** BEGIN Data extract **
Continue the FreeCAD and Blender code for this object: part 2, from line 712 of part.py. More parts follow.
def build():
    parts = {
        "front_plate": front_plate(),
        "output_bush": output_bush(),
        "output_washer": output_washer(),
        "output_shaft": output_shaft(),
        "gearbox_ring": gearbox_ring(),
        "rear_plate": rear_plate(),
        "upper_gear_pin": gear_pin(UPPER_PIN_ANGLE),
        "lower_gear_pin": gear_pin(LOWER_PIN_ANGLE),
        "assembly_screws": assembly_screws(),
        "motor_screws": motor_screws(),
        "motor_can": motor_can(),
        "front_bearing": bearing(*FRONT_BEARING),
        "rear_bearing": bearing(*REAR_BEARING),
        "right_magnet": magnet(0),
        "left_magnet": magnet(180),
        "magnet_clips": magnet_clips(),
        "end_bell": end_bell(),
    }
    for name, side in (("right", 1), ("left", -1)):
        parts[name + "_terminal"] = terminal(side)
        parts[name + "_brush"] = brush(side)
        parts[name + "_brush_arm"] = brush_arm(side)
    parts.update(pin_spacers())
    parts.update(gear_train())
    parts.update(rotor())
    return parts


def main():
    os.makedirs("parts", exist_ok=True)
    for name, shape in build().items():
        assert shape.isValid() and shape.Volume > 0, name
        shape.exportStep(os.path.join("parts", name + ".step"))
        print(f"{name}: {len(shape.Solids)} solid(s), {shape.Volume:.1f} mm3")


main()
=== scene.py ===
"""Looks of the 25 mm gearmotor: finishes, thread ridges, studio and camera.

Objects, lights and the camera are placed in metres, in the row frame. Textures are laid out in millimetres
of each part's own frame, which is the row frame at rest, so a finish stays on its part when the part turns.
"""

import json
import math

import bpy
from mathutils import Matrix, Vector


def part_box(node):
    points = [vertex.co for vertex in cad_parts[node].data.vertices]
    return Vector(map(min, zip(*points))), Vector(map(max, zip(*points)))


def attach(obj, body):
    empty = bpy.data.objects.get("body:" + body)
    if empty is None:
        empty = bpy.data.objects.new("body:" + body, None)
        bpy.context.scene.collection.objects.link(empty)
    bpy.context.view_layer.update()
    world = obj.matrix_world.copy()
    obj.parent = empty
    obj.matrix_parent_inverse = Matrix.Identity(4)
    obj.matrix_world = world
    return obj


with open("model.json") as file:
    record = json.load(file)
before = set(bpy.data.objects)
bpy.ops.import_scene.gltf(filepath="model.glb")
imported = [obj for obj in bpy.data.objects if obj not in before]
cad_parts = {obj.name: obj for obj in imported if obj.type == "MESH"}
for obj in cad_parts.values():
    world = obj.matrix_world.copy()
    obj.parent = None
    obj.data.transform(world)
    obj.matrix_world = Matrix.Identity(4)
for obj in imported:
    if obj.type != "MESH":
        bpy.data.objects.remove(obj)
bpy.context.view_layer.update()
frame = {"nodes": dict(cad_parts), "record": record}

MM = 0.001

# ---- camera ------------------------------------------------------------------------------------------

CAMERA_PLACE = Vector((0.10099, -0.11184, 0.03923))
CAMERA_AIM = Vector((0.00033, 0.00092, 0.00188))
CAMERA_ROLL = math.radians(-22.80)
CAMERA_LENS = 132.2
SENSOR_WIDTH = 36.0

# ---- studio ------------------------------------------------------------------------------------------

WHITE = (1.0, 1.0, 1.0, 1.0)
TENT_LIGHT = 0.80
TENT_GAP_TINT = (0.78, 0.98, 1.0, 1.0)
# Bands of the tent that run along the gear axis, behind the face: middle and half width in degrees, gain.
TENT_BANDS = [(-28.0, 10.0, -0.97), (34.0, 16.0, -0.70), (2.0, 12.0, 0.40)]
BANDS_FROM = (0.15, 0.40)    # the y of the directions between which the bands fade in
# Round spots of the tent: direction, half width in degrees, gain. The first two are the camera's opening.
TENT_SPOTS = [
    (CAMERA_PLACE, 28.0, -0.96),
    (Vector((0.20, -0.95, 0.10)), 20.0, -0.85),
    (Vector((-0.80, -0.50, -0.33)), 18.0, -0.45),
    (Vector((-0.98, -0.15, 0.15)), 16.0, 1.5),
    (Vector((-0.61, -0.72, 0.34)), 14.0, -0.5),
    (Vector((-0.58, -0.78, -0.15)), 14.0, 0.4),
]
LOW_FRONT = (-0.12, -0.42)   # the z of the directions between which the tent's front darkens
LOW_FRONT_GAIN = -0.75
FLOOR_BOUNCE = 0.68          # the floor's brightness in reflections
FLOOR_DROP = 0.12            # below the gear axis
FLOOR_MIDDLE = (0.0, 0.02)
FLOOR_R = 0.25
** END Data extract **
Problem details.
Reproduce the material verbatim, line by line.

The answer.
Continue the FreeCAD and Blender code for this object: part 2, from line 712 of part.py. More parts follow.
def build():
    parts = {
        "front_plate": front_plate(),
        "output_bush": output_bush(),
        "output_washer": output_washer(),
        "output_shaft": output_shaft(),
        "gearbox_ring": gearbox_ring(),
        "rear_plate": rear_plate(),
        "upper_gear_pin": gear_pin(UPPER_PIN_ANGLE),
        "lower_gear_pin": gear_pin(LOWER_PIN_ANGLE),
        "assembly_screws": assembly_screws(),
        "motor_screws": motor_screws(),
        "motor_can": motor_can(),
        "front_bearing": bearing(*FRONT_BEARING),
        "rear_bearing": bearing(*REAR_BEARING),
        "right_magnet": magnet(0),
        "left_magnet": magnet(180),
        "magnet_clips": magnet_clips(),
        "end_bell": end_bell(),
    }
    for name, side in (("right", 1), ("left", -1)):
        parts[name + "_terminal"] = terminal(side)
        parts[name + "_brush"] = brush(side)
        parts[name + "_brush_arm"] = brush_arm(side)
    parts.update(pin_spacers())
    parts.update(gear_train())
    parts.update(rotor())
    return parts


def main():
    os.makedirs("parts", exist_ok=True)
    for name, shape in build().items():
        assert shape.isValid() and shape.Volume > 0, name
        shape.exportStep(os.path.join("parts", name + ".step"))
        print(f"{name}: {len(shape.Solids)} solid(s), {shape.Volume:.1f} mm3")


main()
=== scene.py ===
"""Looks of the 25 mm gearmotor: finishes, thread ridges, studio and camera.

Objects, lights and the camera are placed in metres, in the row frame. Textures are laid out in millimetres
of each part's own frame, which is the row frame at rest, so a finish stays on its part when the part turns.
"""

import json
import math

import bpy
from mathutils import Matrix, Vector


def part_box(node):
    points = [vertex.co for vertex in cad_parts[node].data.vertices]
    return Vector(map(min, zip(*points))), Vector(map(max, zip(*points)))


def attach(obj, body):
    empty = bpy.data.objects.get("body:" + body)
    if empty is None:
        empty = bpy.data.objects.new("body:" + body, None)
        bpy.context.scene.collection.objects.link(empty)
    bpy.context.view_layer.update()
    world = obj.matrix_world.copy()
    obj.parent = empty
    obj.matrix_parent_inverse = Matrix.Identity(4)
    obj.matrix_world = world
    return obj


with open("model.json") as file:
    record = json.load(file)
before = set(bpy.data.objects)
bpy.ops.import_scene.gltf(filepath="model.glb")
imported = [obj for obj in bpy.data.objects if obj not in before]
cad_parts = {obj.name: obj for obj in imported if obj.type == "MESH"}
for obj in cad_parts.values():
    world = obj.matrix_world.copy()
    obj.parent = None
    obj.data.transform(world)
    obj.matrix_world = Matrix.Identity(4)
for obj in imported:
    if obj.type != "MESH":
        bpy.data.objects.remove(obj)
bpy.context.view_layer.update()
frame = {"nodes": dict(cad_parts), "record": record}

MM = 0.001

# ---- camera ------------------------------------------------------------------------------------------

CAMERA_PLACE = Vector((0.10099, -0.11184, 0.03923))
CAMERA_AIM = Vector((0.00033, 0.00092, 0.00188))
CAMERA_ROLL = math.radians(-22.80)
CAMERA_LENS = 132.2
SENSOR_WIDTH = 36.0

# ---- studio ------------------------------------------------------------------------------------------

WHITE = (1.0, 1.0, 1.0, 1.0)
TENT_LIGHT = 0.80
TENT_GAP_TINT = (0.78, 0.98, 1.0, 1.0)
# Bands of the tent that run along the gear axis, behind the face: middle and half width in degrees, gain.
TENT_BANDS = [(-28.0, 10.0, -0.97), (34.0, 16.0, -0.70), (2.0, 12.0, 0.40)]
BANDS_FROM = (0.15, 0.40)    # the y of the directions between which the bands fade in
# Round spots of the tent: direction, half width in degrees, gain. The first two are the camera's opening.
TENT_SPOTS = [
    (CAMERA_PLACE, 28.0, -0.96),
    (Vector((0.20, -0.95, 0.10)), 20.0, -0.85),
    (Vector((-0.80, -0.50, -0.33)), 18.0, -0.45),
    (Vector((-0.98, -0.15, 0.15)), 16.0, 1.5),
    (Vector((-0.61, -0.72, 0.34)), 14.0, -0.5),
    (Vector((-0.58, -0.78, -0.15)), 14.0, 0.4),
]
LOW_FRONT = (-0.12, -0.42)   # the z of the directions between which the tent's front darkens
LOW_FRONT_GAIN = -0.75
FLOOR_BOUNCE = 0.68          # the floor's brightness in reflections
FLOOR_DROP = 0.12            # below the gear axis
FLOOR_MIDDLE = (0.0, 0.02)
FLOOR_R = 0.25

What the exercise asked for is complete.